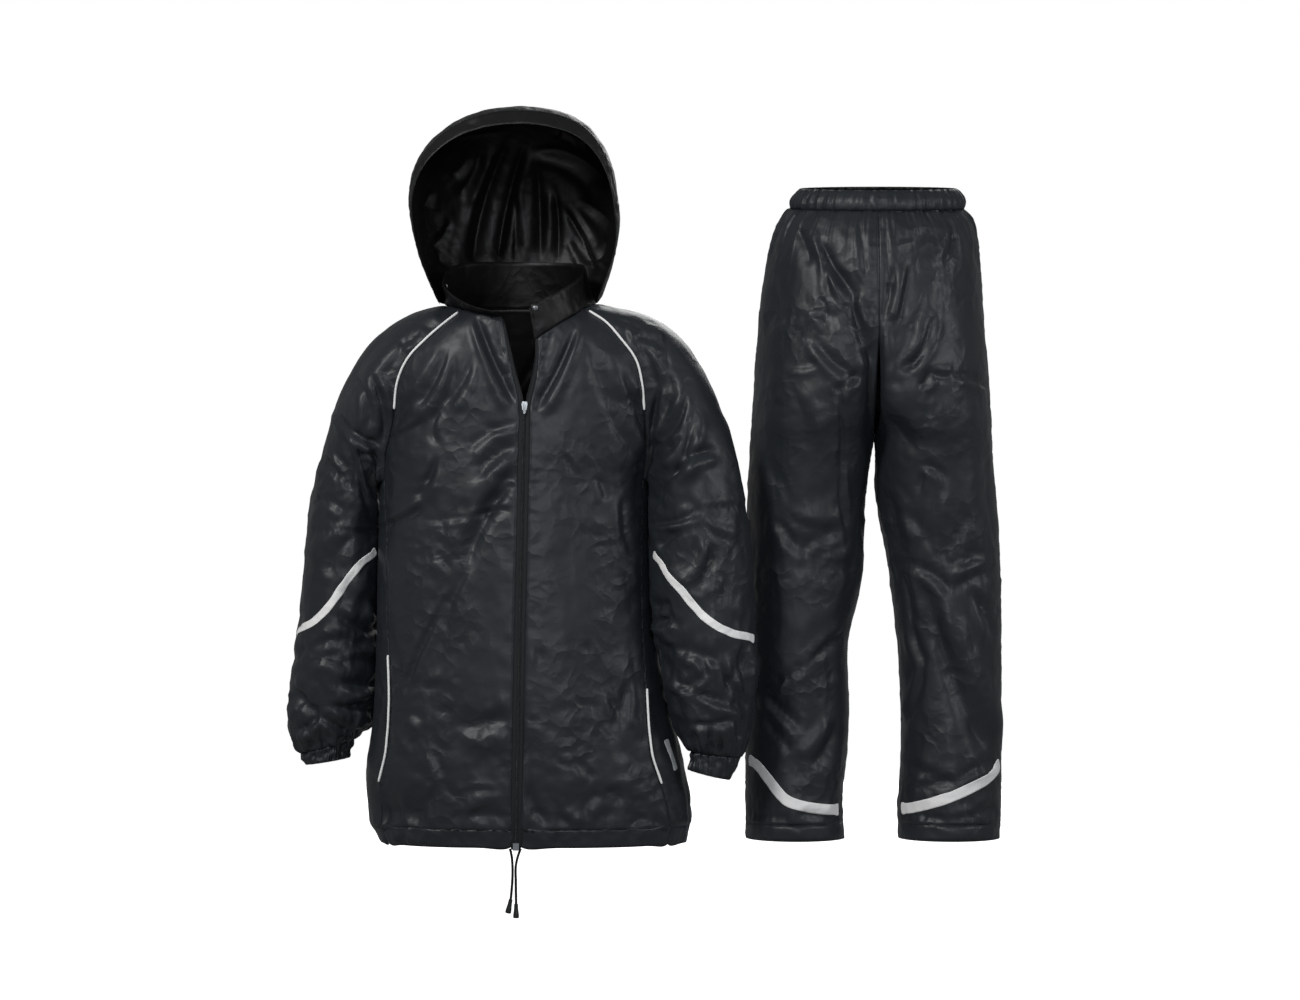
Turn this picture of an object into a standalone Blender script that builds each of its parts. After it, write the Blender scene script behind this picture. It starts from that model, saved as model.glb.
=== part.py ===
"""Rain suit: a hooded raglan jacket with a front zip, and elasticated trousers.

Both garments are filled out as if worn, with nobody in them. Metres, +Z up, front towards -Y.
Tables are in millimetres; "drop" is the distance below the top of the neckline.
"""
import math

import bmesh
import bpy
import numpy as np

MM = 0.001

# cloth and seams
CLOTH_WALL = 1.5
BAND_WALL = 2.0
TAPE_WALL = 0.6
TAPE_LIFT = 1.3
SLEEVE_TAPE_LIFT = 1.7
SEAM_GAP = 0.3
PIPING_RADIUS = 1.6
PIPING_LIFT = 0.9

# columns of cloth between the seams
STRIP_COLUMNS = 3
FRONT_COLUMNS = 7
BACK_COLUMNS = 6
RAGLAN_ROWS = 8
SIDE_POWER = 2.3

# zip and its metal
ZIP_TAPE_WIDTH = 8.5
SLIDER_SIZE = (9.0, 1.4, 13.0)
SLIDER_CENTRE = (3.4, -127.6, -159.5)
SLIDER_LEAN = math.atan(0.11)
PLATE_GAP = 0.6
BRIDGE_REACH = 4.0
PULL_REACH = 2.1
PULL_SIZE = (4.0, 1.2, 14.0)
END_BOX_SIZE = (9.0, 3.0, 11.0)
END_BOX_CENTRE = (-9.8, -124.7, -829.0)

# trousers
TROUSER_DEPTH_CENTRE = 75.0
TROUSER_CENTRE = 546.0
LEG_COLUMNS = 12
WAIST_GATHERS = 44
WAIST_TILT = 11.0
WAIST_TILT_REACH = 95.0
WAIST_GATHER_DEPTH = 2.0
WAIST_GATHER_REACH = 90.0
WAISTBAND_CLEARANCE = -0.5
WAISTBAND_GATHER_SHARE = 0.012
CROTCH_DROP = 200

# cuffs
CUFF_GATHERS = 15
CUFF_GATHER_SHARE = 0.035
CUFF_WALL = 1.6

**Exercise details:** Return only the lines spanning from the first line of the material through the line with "and elasticated trousers.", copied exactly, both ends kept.

**Task answer:**
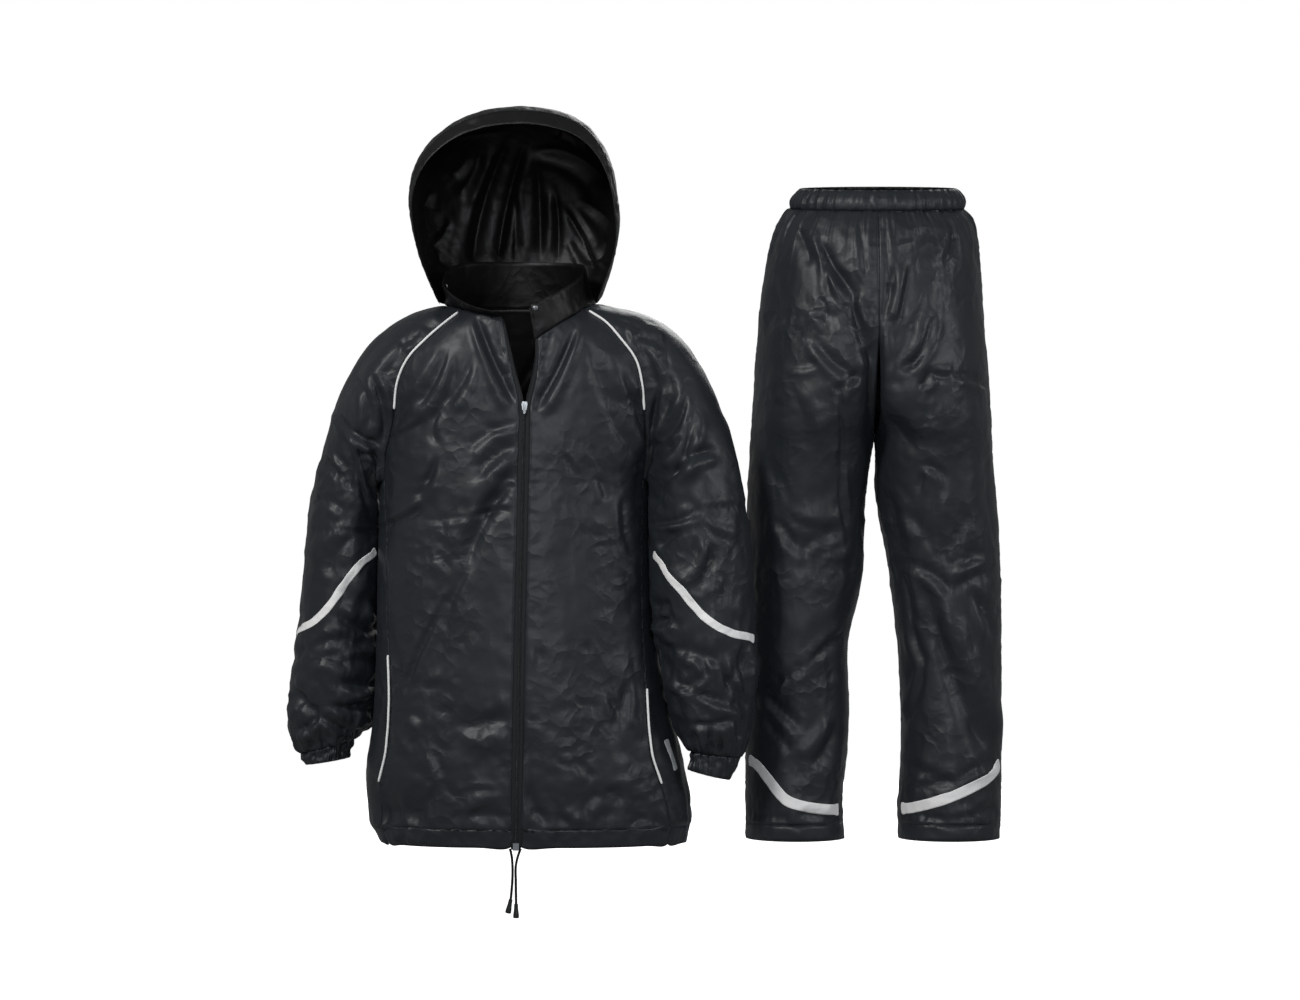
Turn this picture of an object into a standalone Blender script that builds each of its parts. After it, write the Blender scene script behind this picture. It starts from that model, saved as model.glb.
=== part.py ===
"""Rain suit: a hooded raglan jacket with a front zip, and elasticated trousers.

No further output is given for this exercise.